Conversely, only 10 Hindu general category candidates won on a UDF ticket, out of 53 who contested. That is a win ratio of under 20 percent.
Also, pertinently, 10 on 47 means that barely one in five UDF MLAs is a Hindu. And of those, the bulk only won because an IUML diktat gave them the Muslim vote, and the winning lead (examples include Thrithala, Wadakkanchery and Paravur seats, inter alia).
No wonder then, that Congress cadres, including seniors like Bindu Krishna (candidate for Kollam city seat), are so eagerly inclined to conduct festivals of beef bravado; it’s the tacit concordat between the power of the Muslim bloc vote, and a strengthening of its isolationist identity.
No wonder either, then, that the Hindu UDF candidate for Kongad SC reserved seat (which is in fact dominated by Muslims) is running on an IUML ticket. The irony is that this move is being spun to the public as a secular cap-doff to ‘Jai Meem Jai Bhim’.
Indeed, the final irony is that in this election, it is the BJP which is seeking votes beyond the state’s traditionally-rigid electoral lines of caste, religion and class.
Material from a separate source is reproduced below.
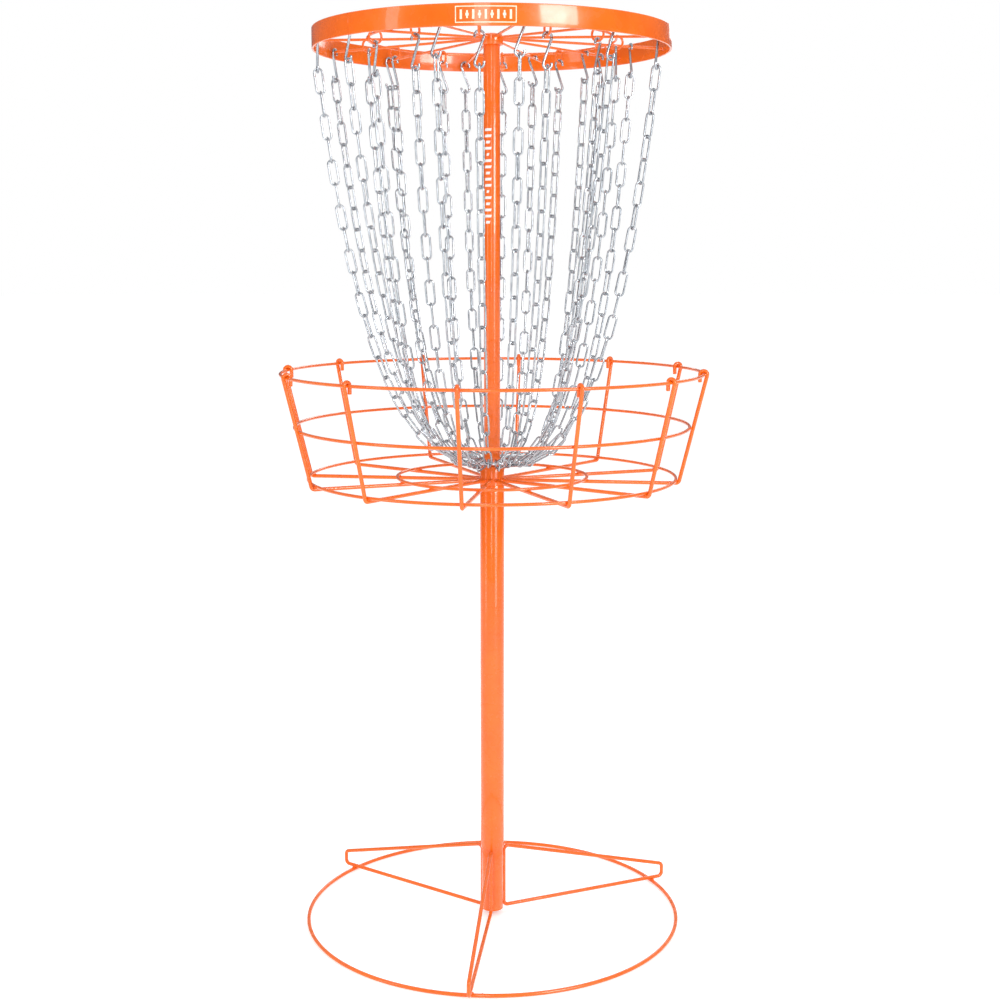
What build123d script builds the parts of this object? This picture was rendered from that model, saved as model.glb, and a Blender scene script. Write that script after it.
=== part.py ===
"""A portable disc golf basket: a wire base, a two-piece pole, a wire basket, and a banded top
frame with twenty-four hanging chains gathered by a ring.

Millimetres. +Z is up, the pole's axis is X = Y = 0, and the ground is Z = 0. Angles are in
degrees from +X towards +Y.
"""

from build123d import *
import math
import os

# Wire gauges and the gap left between wires that touch
WIRE_HEAVY = 6.0  # base wire and basket ribs
WIRE_RING = 5.0  # basket rings and the chain ring
WIRE_TOP = 4.0  # spokes and ring of the top frame
WIRE_EYE = 3.5
WIRE_HOOK = 3.8
WIRE_LINK = 3.0
TOUCH = 0.05  # between welded wires
LOOSE = 0.15  # between loose wires that hang on each other

# Poles, one inside the next
LOWER_POLE_OD = 38.1
LOWER_POLE_ID = 35.1
SOCKET_OD = 34.9
SOCKET_ID = 30.9
UPPER_POLE_OD = 25.4
UPPER_POLE_ID = 22.4
HUB_BORE = 25.6
HUB_LEDGE_ID = 18.0  # under the upper pole's end
HUB_CHAMFER = 1.0
CAP_RIM = 2.0
CAP_ROUND = 1.2
CAP_PLUG = 10.0

# Heights on the pole
SOCKET_BOTTOM = 8.0
SOCKET_TOP = 175.0
LOWER_POLE_BOTTOM = 113.0
HUB_SPIGOT_BOTTOM = 652.0
HUB_SEAM = 712.0  # the lower pole ends and the hub's collar sits on it
HUB_TOP = 741.5
UPPER_POLE_BOTTOM = 660.0
POLE_TOP = 1396.0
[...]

So must we set the findings of multiple surveys aside, and ask a fundamental question: can the Congress come to power in Kerala without the Hindu vote?
The answer is ‘no’.
Thus, in conclusion, a representative, probabilistic assessment is that the Left will be returned for a second term via a splitting of the Christian vote, the electorally-decisive relevance of the Muslim vote will reduce, the BJP will grow at the UDF’s expense, and Swarajya’s prediction from five years ago will hold true – that Oommen Chandy will have been the last Congress Chief Minister of Kerala.
Those who live by the sword of identity politics are eventually doomed to be felled by it.